Bırakınız diğer devrimcileri, bunları yazarken kendi örgütünde bulunan yoldaşlarından bile utanmıyor. Binlerce militanın yaptığı kahramanlıkları hiçe sayıp görmemezlikten gelerek her konuda kendini öne çıkartmaya çalışan bir MEGALOMAN’dan ibaret olan bu soysuz adamın, eski yoldaşlarının nasıl yaşadıklarından da bihaber olduğu anlaşılıyor.
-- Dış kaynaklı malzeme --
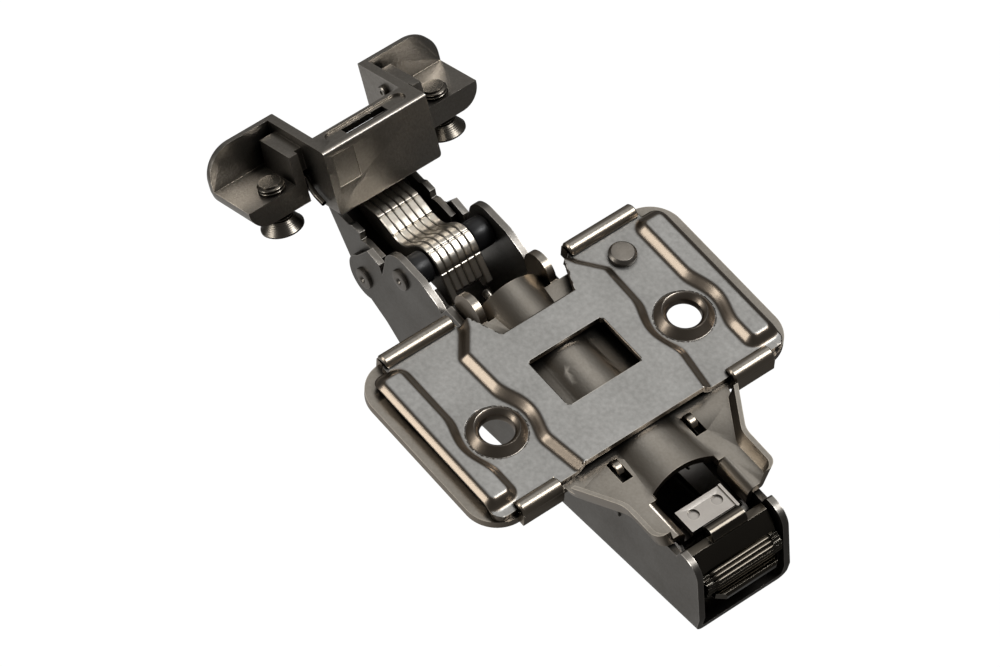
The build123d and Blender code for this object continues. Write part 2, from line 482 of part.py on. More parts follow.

Mihrac Ural, Diyarbakır zindanını bilir mi? Mamak zindanında neler oldu haberi var mı? Metris Zindanındaki direnişleri duydu mu, Maraş zindanındaki işkencelerden bilgisi var mı?

Hayır hiçbirinden haberi yoktur. Halil GÜVEN’in ‘’Zaman Zindan İçinde’’ kitabını okumuş mudur. Halil GÜVEN’in kim olduğunu bilir mi? Bilseydi, okumuş olsaydı eğer, en azından utanır (utanma duygusu varsa eğer) utanır ve ZİNDAN sözcüğünü ağzına almazdı. Halil GÜVEN’i okumamış, Haydar YILMAZ’ı dinlememiştir. Dinlemeye bile tahammülü yoktur.

Mihrac Ural vakası benim açımdan bitmiştir. Tarihte hiçbir suç cezasız kalmamıştır. Tarih en iyi öğretmendir.

Mihrac URAL vakası, tarih öğretmenin tanıklığında sonlanacaktır, ben buna inanıyorum.